◆ **AIM OF THE TASK**
Exactly and only the lines from the one containing "module upper_set_screw()" through the one containing "obj.matrix_parent_inverse = Matrix.Identity(4)" are to be repeated, both ends included.

----- DATA SUPPLIED -----

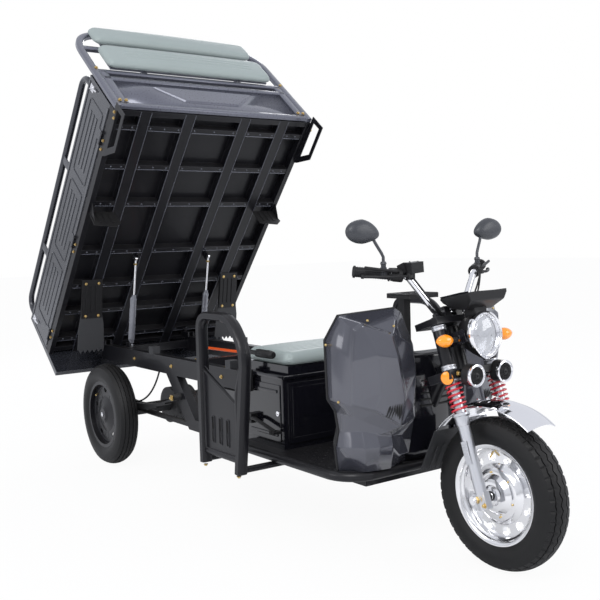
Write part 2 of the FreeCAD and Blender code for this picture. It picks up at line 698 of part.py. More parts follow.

-----
----- DATA SUPPLIED -----

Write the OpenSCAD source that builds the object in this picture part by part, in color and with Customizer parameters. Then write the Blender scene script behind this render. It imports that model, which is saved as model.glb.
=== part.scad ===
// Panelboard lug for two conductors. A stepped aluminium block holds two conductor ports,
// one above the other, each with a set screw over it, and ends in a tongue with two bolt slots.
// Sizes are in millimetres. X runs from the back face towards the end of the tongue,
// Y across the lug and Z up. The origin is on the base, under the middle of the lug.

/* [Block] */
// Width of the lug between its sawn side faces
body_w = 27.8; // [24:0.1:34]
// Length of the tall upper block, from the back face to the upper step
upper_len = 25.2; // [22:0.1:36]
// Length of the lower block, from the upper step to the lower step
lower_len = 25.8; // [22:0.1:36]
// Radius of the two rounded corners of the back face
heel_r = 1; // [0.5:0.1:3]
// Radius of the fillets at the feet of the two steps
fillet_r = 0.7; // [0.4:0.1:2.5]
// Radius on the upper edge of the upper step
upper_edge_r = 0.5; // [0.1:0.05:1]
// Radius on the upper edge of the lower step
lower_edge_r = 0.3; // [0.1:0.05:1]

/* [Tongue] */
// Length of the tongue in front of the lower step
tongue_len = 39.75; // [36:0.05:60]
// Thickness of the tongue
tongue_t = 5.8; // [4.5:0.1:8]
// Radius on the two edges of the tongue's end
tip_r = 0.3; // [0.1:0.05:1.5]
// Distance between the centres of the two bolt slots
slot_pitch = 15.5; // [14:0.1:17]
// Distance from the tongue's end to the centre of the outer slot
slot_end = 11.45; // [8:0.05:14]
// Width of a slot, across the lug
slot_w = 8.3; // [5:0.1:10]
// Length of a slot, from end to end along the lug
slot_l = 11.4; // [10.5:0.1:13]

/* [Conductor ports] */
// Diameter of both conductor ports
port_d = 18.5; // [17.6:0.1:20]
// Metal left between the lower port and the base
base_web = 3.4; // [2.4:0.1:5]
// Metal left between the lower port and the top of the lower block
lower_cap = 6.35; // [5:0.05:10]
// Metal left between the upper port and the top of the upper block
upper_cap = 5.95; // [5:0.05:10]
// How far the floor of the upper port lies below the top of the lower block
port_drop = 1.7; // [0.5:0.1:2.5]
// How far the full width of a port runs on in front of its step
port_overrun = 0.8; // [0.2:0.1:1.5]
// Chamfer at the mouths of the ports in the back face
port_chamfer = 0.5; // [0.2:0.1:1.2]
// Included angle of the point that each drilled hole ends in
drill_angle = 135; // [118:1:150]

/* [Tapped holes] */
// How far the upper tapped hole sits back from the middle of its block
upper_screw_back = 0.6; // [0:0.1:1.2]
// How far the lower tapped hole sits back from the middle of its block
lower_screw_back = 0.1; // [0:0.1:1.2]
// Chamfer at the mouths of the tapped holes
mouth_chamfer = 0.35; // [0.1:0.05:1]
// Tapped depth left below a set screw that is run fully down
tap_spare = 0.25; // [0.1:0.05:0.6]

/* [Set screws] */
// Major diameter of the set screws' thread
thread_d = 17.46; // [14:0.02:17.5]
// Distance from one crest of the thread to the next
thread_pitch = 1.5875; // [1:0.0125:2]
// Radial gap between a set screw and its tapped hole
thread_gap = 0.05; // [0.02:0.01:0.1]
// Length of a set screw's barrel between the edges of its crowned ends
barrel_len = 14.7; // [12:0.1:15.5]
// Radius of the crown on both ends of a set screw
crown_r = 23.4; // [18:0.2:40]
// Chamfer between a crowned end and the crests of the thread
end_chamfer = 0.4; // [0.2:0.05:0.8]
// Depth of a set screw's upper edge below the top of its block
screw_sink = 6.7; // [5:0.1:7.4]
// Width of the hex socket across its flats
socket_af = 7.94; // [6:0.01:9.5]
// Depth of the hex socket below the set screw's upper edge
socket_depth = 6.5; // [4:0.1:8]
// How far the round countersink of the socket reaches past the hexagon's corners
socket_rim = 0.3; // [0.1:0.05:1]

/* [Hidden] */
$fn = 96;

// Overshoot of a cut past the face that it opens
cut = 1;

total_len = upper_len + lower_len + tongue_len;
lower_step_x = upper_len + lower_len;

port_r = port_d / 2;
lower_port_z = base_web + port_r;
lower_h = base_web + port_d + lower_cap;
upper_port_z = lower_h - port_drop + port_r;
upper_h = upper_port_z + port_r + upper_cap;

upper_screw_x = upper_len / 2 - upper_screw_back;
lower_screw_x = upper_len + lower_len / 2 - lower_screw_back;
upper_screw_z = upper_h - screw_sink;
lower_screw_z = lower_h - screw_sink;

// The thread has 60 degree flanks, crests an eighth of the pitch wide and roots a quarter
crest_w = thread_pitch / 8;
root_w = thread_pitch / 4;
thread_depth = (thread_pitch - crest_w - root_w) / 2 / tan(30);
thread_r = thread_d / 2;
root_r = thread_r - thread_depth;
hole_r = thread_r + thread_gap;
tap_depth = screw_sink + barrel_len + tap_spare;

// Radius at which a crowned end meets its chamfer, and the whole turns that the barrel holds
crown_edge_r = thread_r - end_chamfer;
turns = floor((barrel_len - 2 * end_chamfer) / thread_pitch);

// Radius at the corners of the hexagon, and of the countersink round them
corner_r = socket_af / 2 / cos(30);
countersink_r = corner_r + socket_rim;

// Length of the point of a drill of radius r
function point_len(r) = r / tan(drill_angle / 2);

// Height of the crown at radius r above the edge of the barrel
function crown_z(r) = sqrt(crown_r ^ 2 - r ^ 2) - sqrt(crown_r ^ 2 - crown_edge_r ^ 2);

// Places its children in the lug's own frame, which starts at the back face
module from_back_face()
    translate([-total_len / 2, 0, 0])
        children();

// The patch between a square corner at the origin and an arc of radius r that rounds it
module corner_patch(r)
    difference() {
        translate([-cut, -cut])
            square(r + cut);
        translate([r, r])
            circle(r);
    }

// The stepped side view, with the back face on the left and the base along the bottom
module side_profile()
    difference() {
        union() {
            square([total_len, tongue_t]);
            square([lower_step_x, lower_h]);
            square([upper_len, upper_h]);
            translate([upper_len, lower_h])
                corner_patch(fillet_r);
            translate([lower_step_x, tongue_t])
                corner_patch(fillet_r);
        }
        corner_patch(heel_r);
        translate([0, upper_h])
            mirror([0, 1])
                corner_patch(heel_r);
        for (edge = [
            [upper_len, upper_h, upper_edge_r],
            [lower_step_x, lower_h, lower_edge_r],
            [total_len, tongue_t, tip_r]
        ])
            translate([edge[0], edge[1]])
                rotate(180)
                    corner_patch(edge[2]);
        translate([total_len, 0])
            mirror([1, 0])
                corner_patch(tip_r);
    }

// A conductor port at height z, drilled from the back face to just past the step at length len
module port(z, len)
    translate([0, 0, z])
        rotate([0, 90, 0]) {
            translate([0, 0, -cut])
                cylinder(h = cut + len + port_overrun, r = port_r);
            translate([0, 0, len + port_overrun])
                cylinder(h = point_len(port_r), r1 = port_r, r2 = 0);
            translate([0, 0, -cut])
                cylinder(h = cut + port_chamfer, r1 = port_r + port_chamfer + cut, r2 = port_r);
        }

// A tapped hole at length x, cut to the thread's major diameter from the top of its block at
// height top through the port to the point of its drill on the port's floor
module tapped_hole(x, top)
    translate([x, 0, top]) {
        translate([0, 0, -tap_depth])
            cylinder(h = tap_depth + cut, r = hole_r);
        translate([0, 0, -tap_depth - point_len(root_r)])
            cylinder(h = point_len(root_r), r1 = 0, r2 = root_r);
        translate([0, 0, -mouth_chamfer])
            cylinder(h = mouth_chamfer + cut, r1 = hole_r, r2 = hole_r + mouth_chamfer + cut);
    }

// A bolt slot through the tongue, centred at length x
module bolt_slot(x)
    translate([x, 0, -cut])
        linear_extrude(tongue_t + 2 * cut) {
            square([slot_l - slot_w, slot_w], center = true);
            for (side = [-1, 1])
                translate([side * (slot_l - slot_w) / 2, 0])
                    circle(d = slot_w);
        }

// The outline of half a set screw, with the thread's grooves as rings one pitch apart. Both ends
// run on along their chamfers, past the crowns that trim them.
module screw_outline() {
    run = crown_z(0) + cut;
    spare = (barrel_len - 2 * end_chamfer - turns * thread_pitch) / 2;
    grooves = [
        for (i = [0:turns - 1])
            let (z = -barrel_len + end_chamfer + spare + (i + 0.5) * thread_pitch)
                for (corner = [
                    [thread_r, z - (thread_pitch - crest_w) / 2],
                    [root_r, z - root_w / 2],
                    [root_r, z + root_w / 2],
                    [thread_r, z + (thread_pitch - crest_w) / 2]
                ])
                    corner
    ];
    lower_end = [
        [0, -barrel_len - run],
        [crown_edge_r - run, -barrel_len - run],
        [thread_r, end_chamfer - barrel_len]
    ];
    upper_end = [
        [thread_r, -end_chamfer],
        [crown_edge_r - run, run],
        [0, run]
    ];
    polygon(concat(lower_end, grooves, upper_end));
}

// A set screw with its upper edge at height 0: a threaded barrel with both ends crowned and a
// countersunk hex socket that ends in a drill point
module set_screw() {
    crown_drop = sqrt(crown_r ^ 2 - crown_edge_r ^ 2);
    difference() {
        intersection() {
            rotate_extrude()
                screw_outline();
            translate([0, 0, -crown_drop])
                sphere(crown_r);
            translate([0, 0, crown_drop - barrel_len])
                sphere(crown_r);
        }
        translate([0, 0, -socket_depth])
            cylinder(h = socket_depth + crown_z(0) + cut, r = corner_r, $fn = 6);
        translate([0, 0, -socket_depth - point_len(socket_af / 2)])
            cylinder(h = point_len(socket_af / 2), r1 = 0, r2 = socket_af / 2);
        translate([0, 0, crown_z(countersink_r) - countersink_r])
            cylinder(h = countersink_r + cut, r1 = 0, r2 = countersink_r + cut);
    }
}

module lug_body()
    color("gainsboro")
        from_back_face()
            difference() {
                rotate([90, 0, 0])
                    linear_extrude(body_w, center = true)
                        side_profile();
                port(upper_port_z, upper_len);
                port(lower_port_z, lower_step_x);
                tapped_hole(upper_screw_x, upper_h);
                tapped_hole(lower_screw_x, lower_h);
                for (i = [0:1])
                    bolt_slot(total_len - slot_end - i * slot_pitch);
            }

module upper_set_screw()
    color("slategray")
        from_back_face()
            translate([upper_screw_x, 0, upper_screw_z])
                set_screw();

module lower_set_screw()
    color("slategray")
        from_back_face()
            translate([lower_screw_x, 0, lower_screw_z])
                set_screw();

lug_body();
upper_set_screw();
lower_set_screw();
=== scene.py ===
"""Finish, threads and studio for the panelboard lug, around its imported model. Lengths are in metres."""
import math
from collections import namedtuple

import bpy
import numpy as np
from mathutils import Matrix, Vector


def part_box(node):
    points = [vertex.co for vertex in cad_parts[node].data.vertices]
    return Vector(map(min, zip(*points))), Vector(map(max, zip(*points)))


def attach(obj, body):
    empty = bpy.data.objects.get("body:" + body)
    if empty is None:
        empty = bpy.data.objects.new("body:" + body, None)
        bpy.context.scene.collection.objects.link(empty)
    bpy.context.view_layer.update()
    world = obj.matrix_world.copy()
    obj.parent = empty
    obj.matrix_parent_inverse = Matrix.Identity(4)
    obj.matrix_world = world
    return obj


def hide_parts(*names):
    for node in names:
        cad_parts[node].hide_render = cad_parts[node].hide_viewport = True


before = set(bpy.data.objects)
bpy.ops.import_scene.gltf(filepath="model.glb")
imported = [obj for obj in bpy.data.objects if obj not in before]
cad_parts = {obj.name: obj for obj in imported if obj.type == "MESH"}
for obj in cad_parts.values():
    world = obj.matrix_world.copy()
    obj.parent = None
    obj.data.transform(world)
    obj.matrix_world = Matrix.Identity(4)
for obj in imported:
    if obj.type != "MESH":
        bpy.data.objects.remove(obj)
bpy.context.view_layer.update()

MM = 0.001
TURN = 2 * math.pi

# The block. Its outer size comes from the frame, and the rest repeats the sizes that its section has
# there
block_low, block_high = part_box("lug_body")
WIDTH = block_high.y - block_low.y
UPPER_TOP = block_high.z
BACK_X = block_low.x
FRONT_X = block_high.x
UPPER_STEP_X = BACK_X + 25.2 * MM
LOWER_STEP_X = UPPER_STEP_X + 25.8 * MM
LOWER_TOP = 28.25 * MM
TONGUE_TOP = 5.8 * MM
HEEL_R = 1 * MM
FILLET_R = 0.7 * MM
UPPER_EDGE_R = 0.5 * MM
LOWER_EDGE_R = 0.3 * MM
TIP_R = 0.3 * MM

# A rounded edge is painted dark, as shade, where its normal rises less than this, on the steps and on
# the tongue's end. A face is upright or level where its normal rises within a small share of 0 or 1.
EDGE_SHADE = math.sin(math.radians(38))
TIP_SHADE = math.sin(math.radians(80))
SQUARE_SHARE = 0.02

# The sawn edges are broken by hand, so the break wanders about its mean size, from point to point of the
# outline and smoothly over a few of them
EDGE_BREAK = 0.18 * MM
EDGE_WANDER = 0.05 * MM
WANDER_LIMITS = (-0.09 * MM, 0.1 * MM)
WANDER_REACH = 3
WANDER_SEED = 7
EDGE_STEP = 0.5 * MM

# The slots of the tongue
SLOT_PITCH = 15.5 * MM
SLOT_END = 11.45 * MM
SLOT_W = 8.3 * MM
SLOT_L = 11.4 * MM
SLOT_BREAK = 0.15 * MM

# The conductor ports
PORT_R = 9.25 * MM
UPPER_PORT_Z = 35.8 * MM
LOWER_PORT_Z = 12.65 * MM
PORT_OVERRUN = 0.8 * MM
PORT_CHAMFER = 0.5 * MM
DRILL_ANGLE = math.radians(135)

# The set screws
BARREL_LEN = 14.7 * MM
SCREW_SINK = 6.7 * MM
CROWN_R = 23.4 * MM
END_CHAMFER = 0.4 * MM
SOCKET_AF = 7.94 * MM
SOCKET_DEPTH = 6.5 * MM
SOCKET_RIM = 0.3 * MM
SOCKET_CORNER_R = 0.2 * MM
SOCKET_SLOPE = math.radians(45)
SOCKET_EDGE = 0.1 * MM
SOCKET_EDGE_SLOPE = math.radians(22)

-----
----- DATA SUPPLIED -----

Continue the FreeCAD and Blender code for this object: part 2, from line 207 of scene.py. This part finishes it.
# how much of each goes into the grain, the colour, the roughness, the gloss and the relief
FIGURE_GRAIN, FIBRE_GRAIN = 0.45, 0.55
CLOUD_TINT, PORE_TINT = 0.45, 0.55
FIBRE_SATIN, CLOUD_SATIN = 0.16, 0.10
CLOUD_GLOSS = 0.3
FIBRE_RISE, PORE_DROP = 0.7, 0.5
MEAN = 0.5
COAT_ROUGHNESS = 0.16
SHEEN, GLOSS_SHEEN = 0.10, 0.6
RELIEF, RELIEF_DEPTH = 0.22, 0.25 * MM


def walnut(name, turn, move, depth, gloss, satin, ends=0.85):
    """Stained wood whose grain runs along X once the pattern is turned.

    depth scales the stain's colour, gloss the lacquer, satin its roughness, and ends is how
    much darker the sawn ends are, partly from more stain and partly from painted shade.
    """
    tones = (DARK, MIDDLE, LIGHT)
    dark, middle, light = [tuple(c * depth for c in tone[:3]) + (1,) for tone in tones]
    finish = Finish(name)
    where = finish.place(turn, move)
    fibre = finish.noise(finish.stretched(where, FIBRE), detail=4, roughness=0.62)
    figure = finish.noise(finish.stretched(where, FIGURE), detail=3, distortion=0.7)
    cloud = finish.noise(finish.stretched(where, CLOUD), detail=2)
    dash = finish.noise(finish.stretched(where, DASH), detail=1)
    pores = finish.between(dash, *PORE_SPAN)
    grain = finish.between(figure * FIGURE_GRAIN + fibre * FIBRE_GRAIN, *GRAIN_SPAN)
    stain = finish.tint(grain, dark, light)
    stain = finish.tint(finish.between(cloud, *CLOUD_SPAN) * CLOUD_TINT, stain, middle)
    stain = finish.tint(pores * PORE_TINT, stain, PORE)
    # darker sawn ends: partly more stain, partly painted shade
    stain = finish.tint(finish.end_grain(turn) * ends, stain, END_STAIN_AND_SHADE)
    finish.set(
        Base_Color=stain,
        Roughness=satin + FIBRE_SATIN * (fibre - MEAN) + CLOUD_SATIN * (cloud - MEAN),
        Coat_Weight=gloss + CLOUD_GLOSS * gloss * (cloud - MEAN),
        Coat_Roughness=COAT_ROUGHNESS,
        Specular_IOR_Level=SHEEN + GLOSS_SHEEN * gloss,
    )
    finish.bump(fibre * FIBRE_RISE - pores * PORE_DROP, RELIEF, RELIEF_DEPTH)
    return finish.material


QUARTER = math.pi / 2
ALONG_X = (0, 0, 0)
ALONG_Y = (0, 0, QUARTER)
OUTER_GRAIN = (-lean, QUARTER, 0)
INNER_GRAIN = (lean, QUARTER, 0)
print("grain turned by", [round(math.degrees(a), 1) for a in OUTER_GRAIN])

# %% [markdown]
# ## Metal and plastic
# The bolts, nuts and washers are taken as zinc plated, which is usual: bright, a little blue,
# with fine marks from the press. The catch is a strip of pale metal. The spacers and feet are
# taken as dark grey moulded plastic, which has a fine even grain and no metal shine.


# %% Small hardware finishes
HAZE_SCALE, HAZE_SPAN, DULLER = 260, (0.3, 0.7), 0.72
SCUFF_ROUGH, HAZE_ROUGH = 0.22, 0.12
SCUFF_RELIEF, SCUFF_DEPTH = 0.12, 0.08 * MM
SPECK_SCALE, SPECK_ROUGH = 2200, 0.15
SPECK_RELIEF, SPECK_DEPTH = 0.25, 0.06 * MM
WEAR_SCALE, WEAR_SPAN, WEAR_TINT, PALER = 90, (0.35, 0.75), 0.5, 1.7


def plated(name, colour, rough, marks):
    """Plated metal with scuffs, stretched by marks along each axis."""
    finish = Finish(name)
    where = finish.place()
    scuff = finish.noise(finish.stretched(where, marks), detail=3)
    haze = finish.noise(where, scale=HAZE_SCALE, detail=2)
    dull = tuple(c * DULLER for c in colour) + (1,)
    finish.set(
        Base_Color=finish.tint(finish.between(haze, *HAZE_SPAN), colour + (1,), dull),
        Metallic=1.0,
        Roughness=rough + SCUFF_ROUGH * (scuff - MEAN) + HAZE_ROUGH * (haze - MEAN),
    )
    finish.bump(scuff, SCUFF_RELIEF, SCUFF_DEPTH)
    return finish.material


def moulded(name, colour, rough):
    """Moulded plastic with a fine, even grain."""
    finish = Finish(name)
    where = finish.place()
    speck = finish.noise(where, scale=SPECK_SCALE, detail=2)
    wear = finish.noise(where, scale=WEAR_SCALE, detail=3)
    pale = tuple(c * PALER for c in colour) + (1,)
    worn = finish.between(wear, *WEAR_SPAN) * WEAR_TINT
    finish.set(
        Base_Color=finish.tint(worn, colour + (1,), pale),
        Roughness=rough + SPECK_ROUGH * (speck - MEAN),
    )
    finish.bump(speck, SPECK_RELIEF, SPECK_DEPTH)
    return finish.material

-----

◆ **ANSWER TO THE EXERCISE**
module upper_set_screw()
    color("slategray")
        from_back_face()
            translate([upper_screw_x, 0, upper_screw_z])
                set_screw();

module lower_set_screw()
    color("slategray")
        from_back_face()
            translate([lower_screw_x, 0, lower_screw_z])
                set_screw();

lug_body();
upper_set_screw();
lower_set_screw();
=== scene.py ===
"""Finish, threads and studio for the panelboard lug, around its imported model. Lengths are in metres."""
import math
from collections import namedtuple

import bpy
import numpy as np
from mathutils import Matrix, Vector


def part_box(node):
    points = [vertex.co for vertex in cad_parts[node].data.vertices]
    return Vector(map(min, zip(*points))), Vector(map(max, zip(*points)))


def attach(obj, body):
    empty = bpy.data.objects.get("body:" + body)
    if empty is None:
        empty = bpy.data.objects.new("body:" + body, None)
        bpy.context.scene.collection.objects.link(empty)
    bpy.context.view_layer.update()
    world = obj.matrix_world.copy()
    obj.parent = empty
    obj.matrix_parent_inverse = Matrix.Identity(4)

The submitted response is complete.